Teen facing capital murder charge one of youngest ever charged in Alabama

Williams, left, was 14 and Hill was 15 at the time of the shooting.
PRATTVILLE — Two Montgomery teenagers are charged with capital murder in connection with a May 2016 homicide in Prattville.

One of the teens was 14 at the time of the homicide, which makes him one of the youngest people in the state to be charged with capital murder.

Lil’ Roderick Williams, 16 and Devonte Raymon Hill, 17, were each indicted on capital murder charges by the Autauga County Grand Jury.

On May 21, 2016, John Michael Taylor, 57, of Prattville, was shot and killed. The capital murder charges were filed because prosecutors feel the murder was committed during the commission of a robbery, said Chief Assistant District Attorney C.J. Robinson.

Both Williams and Hill are being held without bond. 

Taylor went to a convenience store in the 1900 block of Cobbs Ford Road in the early morning hours of May 21, previous testimony at preliminary hearings and court documents show. He was found by a passing motorist as he laid on Cobbs Ford Road. Taylor told the first-responding officers that three men forced him into a minivan, drove him behind the store, and shot him, Police Chief Mark Thompson said at the time. He walked back to Cobbs Ford Road after being shot, records show.

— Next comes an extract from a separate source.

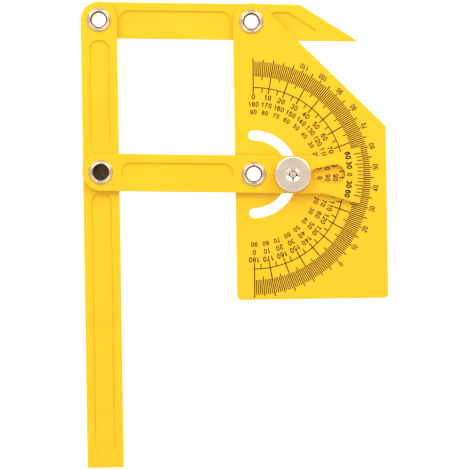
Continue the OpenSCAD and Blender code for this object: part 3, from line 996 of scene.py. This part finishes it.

The teens’ co-defendant, Santwone Cornelius Jones, 24, also of Montgomery, was indicted on capital murder charges in the case in 2017. Jones is in the custody of the Alabama Department of Corrections on an unrelated robbery conviction, court records show.

Grand jury action involving Hill and Williams was delayed, because they were charged as adults. Williams was 14 and Hill was 15 at the time of the shooting. Autauga County District Judge Joy Booth adjudicated the teenagers as adults. Her ruling cleared both the Court of Criminal Appeals and the Alabama Supreme Court on review, records show.

Williams is the youngest person to be charged with murder or capital murder in the 19th Judicial District, Robinson said, which includes Autauga, Elmore and Chilton counties. Under Alabama law, the minimum age a person can be charged as an adult is 14.

“That would have to make Hill one of the youngest in the state to be charged as an adult in a capital murder case,” Robinson said. “Just procedurally, there can’t be that many 14-year-olds charged as adults.”

Capital murder is the highest charge sought by the state. The only sentencing options upon conviction are the death penalty or life in prison without the possibility of parole.

The United States Supreme Court has ruled that juveniles, people under the age of 18 when convicted of capital murder and sentenced to death, cannot be executed. That leaves life without the possibility of parole as possible sentences for Williams and Hill. Even then, getting the sentences to pass court muster is iffy, Robinson admits.

“In dealing with juveniles and capital murder sentences, there are a few more hurdles, a few more court proceedings that you have to go through,” he said. “We felt in this case that Williams and Hill needed to face the same charges as Jones.”

The prosecution has not released who allegedly fired the shot that killed Taylor.

“That’s evidence that will come out at trial,” Robinson said. “But under Alabama’s accomplice law, they are all equally criminally culpable.”